* [PROVIDED RECORDS]
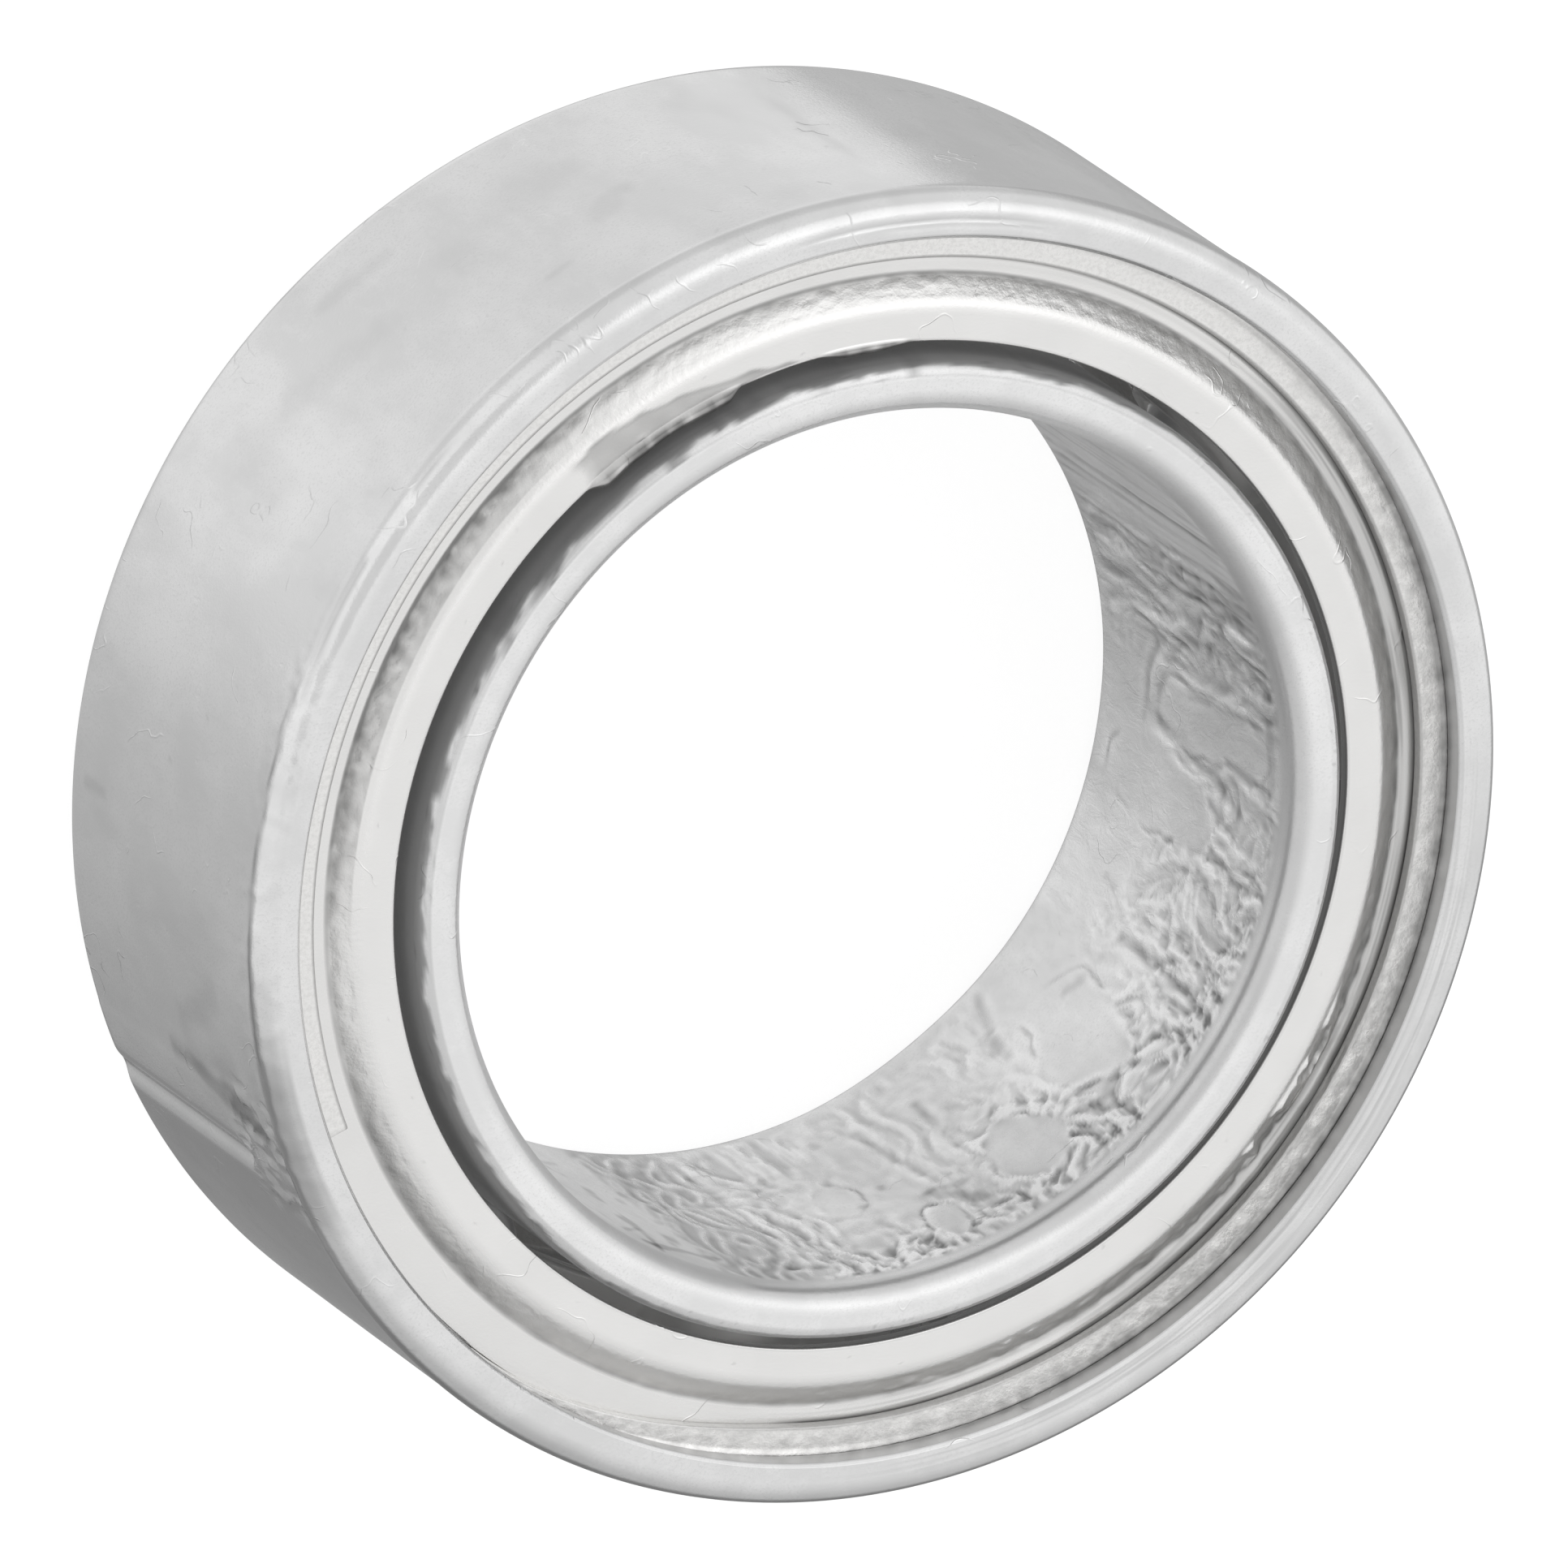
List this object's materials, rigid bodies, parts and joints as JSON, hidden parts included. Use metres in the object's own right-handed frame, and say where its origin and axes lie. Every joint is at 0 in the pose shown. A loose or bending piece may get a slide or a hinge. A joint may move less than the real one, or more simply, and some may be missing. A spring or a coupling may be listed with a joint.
{
  "type": "ball bearing",
  "caption": "Miniature deep-groove ball bearing with a plain bore, pressed metal shields on both sides and a C-shaped snap ring holding each shield in the outer ring.",
  "frame": {"origin": "centre of the bore, halfway between the two ring faces", "axes": "+Z is the bearing's axis and up, the front face looks up and the bearing lies on its back face; +X is where ball_01 is stored"},
  "size_m": [0.0096, 0.0096, 0.0032],
  "materials": {
    "ring_steel": "ground and polished bearing steel",
    "shield_steel": "satin pressed stainless sheet",
    "snap_ring_steel": "pitted, coined flat wire",
    "cage_steel": "tumbled pressed sheet",
    "ball_steel": "lapped mirror"
  },
  "bodies": {
    "outer": {"outer_ring": "ring_steel", "shield_front": "shield_steel", "shield_back": "shield_steel", "snap_ring_front": "snap_ring_steel", "snap_ring_back": "snap_ring_steel"},
    "inner": {"inner_ring": "ring_steel"},
    "cage": {"cage_front": "cage_steel", "cage_back": "cage_steel"},
    "ball_01": {"ball_01": "ball_steel"},
    "ball_02": {"ball_02": "ball_steel"},
    "ball_03": {"ball_03": "ball_steel"},
    "ball_04": {"ball_04": "ball_steel"},
    "ball_05": {"ball_05": "ball_steel"},
    "ball_06": {"ball_06": "ball_steel"},
    "ball_07": {"ball_07": "ball_steel"},
    "ball_08": {"ball_08": "ball_steel"},
    "ball_09": {"ball_09": "ball_steel"},
    "ball_10": {"ball_10": "ball_steel"},
    "ball_11": {"ball_11": "ball_steel"}
  },
  "joints": [
    {"name": "inner_spin", "type": "hinge", "parent": "outer", "child": "inner", "pos_m": [0, 0, 0], "axis": [0, 0, 1], "continuous": true},
    {"name": "cage_orbit", "type": "hinge", "parent": "outer", "child": "cage", "pos_m": [0, 0, 0], "axis": [0, 0, 1], "continuous": true},
    {"name": "ball_01_spin", "type": "hinge", "parent": "cage", "child": "ball_01", "pos_m": [0.00397, 0, 0], "axis": [0, 0, 1], "continuous": true},
    {"name": "ball_02_spin", "type": "hinge", "parent": "cage", "child": "ball_02", "pos_m": [0.00334, 0.00215, 0], "axis": [0, 0, 1], "continuous": true},
    {"name": "ball_03_spin", "type": "hinge", "parent": "cage", "child": "ball_03", "pos_m": [0.00165, 0.00361, 0], "axis": [0, 0, 1], "continuous": true},
    {"name": "ball_04_spin", "type": "hinge", "parent": "cage", "child": "ball_04", "pos_m": [-0.00056, 0.00393, 0], "axis": [0, 0, 1], "continuous": true},
    {"name": "ball_05_spin", "type": "hinge", "parent": "cage", "child": "ball_05", "pos_m": [-0.0026, 0.003, 0], "axis": [0, 0, 1], "continuous": true},
    {"name": "ball_06_spin", "type": "hinge", "parent": "cage", "child": "ball_06", "pos_m": [-0.00381, 0.00112, 0], "axis": [0, 0, 1], "continuous": true},
    {"name": "ball_07_spin", "type": "hinge", "parent": "cage", "child": "ball_07", "pos_m": [-0.00381, -0.00112, 0], "axis": [0, 0, 1], "continuous": true},
    {"name": "ball_08_spin", "type": "hinge", "parent": "cage", "child": "ball_08", "pos_m": [-0.0026, -0.003, 0], "axis": [0, 0, 1], "continuous": true},
    {"name": "ball_09_spin", "type": "hinge", "parent": "cage", "child": "ball_09", "pos_m": [-0.00056, -0.00393, 0], "axis": [0, 0, 1], "continuous": true},
    {"name": "ball_10_spin", "type": "hinge", "parent": "cage", "child": "ball_10", "pos_m": [0.00165, -0.00361, 0], "axis": [0, 0, 1], "continuous": true},
    {"name": "ball_11_spin", "type": "hinge", "parent": "cage", "child": "ball_11", "pos_m": [0.00334, -0.00215, 0], "axis": [0, 0, 1], "continuous": true}
  ],
  "couplings": [
    {"joint": "cage_orbit", "follows": "inner_spin", "ratio": 0.43701},
    {"joint": "ball_01_spin", "follows": "inner_spin", "ratio": -3.9058},
    {"joint": "ball_02_spin", "follows": "inner_spin", "ratio": -3.9058},
    {"joint": "ball_03_spin", "follows": "inner_spin", "ratio": -3.9058},
    {"joint": "ball_04_spin", "follows": "inner_spin", "ratio": -3.9058},
    {"joint": "ball_05_spin", "follows": "inner_spin", "ratio": -3.9058},
    {"joint": "ball_06_spin", "follows": "inner_spin", "ratio": -3.9058},
    {"joint": "ball_07_spin", "follows": "inner_spin", "ratio": -3.9058},
    {"joint": "ball_08_spin", "follows": "inner_spin", "ratio": -3.9058},
    {"joint": "ball_09_spin", "follows": "inner_spin", "ratio": -3.9058},
    {"joint": "ball_10_spin", "follows": "inner_spin", "ratio": -3.9058},
    {"joint": "ball_11_spin", "follows": "inner_spin", "ratio": -3.9058}
  ]
}
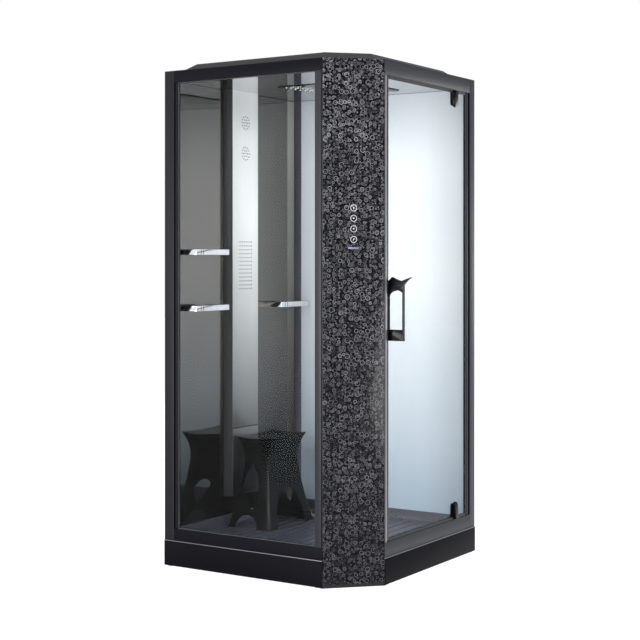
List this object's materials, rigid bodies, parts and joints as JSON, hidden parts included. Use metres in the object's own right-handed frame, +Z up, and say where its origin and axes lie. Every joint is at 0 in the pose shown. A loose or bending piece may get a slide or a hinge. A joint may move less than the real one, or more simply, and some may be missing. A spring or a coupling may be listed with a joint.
{
  "type": "shower cabin",
  "caption": "Enclosed corner shower cabin with chamfered control column, pivoting glass door, jet column, rain head, shelves and a loose stool.",
  "frame": {"origin": "middle of the square footprint, on the floor", "axes": "+Z up; the fixed glass side faces -Y, the door side +X, the shower column stands on the -X wall, the cut-off corner points to +X -Y"},
  "size_m": [1.126, 1.0035, 2.1775],
  "materials": {
    "steel_frame": "satin dark grey powder coat",
    "dark_profile": "satin near-black anodised",
    "grey_profile": "satin dark silver anodised",
    "bright_metal": "polished",
    "brushed_plate": "vertical satin grain",
    "black_plastic": "gloss black",
    "grey_plastic": "matt grey",
    "tray_acrylic": "dark gloss acrylic",
    "skirt": "satin near-black",
    "clear_glass": "clear, polished edges",
    "dark_mirror": "dark mirror glass",
    "light_glass": "back-painted pale blue",
    "rubber": "soft black",
    "clear_seal": "translucent grey",
    "brass": "plain cast",
    "roof_plastic": "satin dark grey",
    "ceiling": "gloss dark grey",
    "patterned_glass": "back-printed near-black glass",
    "print": "printed light grey",
    "board": "green lacquer",
    "stool_plastic": "gloss black"
  },
  "bodies": {
    "cabin": {"support_frame": "steel_frame", "levelling_feet": "black_plastic", "tray": "tray_acrylic", "drain_cover": "bright_metal", "waste_trap": "grey_plastic", "skirt_front": "skirt", "skirt_door": "skirt", "trim_strips": "bright_metal", "post_left": "dark_profile", "post_right": "grey_profile", "post_rear": "dark_profile", "bottom_rail_front": "dark_profile", "bottom_rails_rear": "dark_profile", "door_sill": "grey_profile", "top_rail_front": "dark_profile", "top_rail_door": "grey_profile", "top_rails_rear": "dark_profile", "glass_channel": "dark_profile", "glass_jamb": "grey_profile", "latch_jamb": "dark_profile", "pivot_jamb": "grey_profile", "fixed_glass": "clear_glass", "glass_gasket": "rubber", "dark_wall_glass": "dark_mirror", "light_wall_glass": "light_glass", "corner_trim": "dark_profile", "column_body": "dark_profile", "column_plate": "brushed_plate", "column_lower_plate": "brushed_plate", "column_back_cover": "steel_frame", "column_nozzles": "grey_plastic", "nozzle_chambers": "grey_plastic", "mixing_valve": "brass", "valve_manifold": "brass", "solenoid_valves": "black_plastic", "water_pipes": "bright_metal", "cable_gland": "black_plastic", "shelf_rails": "bright_metal", "shelf_glass": "clear_glass", "ceiling_panel": "ceiling", "rain_head": "ceiling", "rain_nozzles": "grey_plastic", "roof_plate": "roof_plastic", "roof_cover": "roof_plastic", "control_housing": "dark_profile", "control_panel": "patterned_glass", "control_board": "board", "touch_marks": "print", "pivot_bushes": "black_plastic"},
    "door": {"door_glass": "clear_glass", "latch_seal": "clear_seal", "tail_seal": "rubber", "edge_seals": "clear_seal", "hinge_clamps_outer": "black_plastic", "hinge_clamps_inner": "black_plastic", "pivot_pins": "bright_metal", "handle_outer": "black_plastic", "handle_inner": "black_plastic", "handle_bolts": "bright_metal"},
    "stool": {"stool": "stool_plastic"}
  },
  "joints": [
    {"name": "door_pivot", "type": "hinge", "parent": "cabin", "child": "door", "pos_m": [0.491, 0.308, 0.175], "axis": [0, 0, 1], "range_deg": [0, 90]},
    {"name": "stool_lift", "type": "slide", "parent": "cabin", "child": "stool", "axis": [0, 0, 1], "range_m": [0, 0.2]}
  ]
}
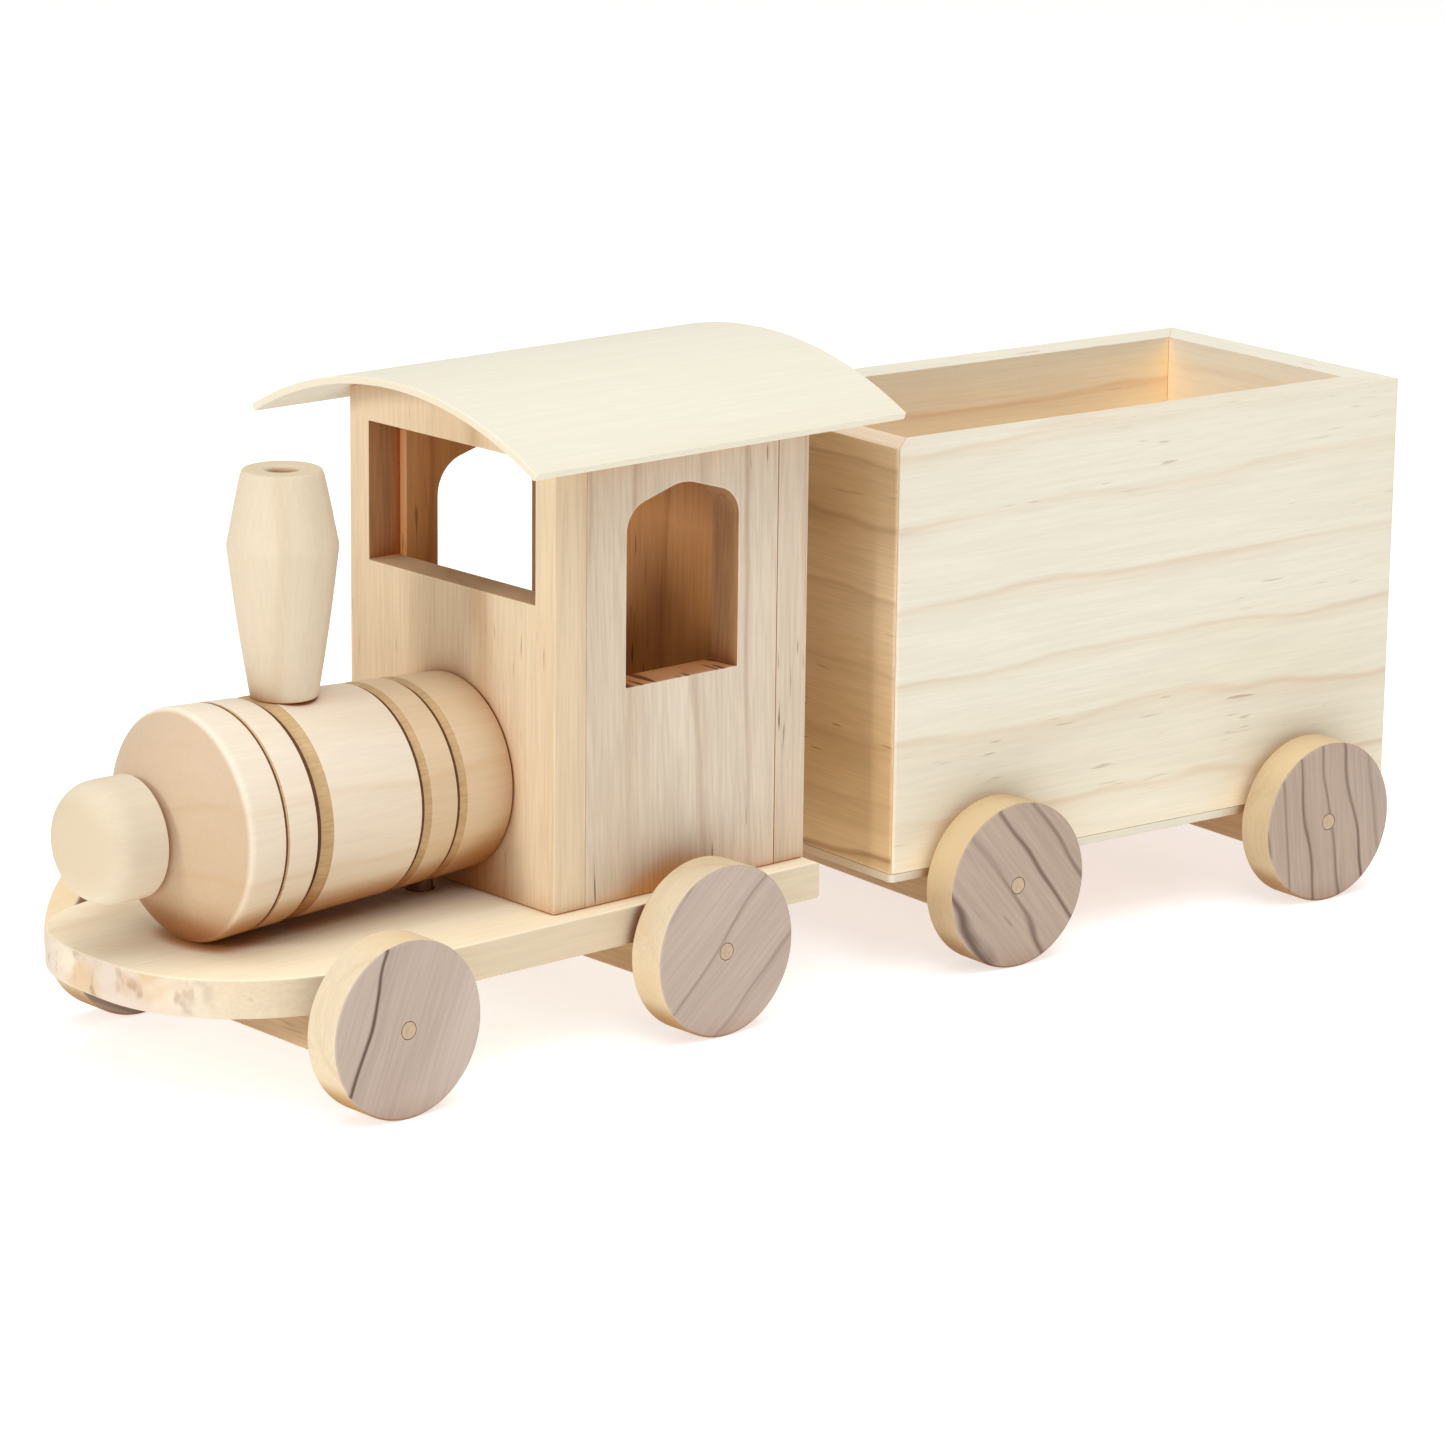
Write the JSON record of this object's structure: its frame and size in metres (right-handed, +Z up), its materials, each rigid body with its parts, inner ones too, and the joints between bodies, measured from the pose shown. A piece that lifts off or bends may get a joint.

* [WHAT YOU HAVE TO DO]
Pull out all lines containing "between".

* [FULL ANSWER]
  "frame": {"origin": "centre of the bore, halfway between the two ring faces", "axes": "+Z is the bearing's axis and up, the front face looks up and the bearing lies on its back face; +X is where ball_01 is stored"},
Write the JSON record of this object's structure: its frame and size in metres (right-handed, +Z up), its materials, each rigid body with its parts, inner ones too, and the joints between bodies, measured from the pose shown. A piece that lifts off or bends may get a joint.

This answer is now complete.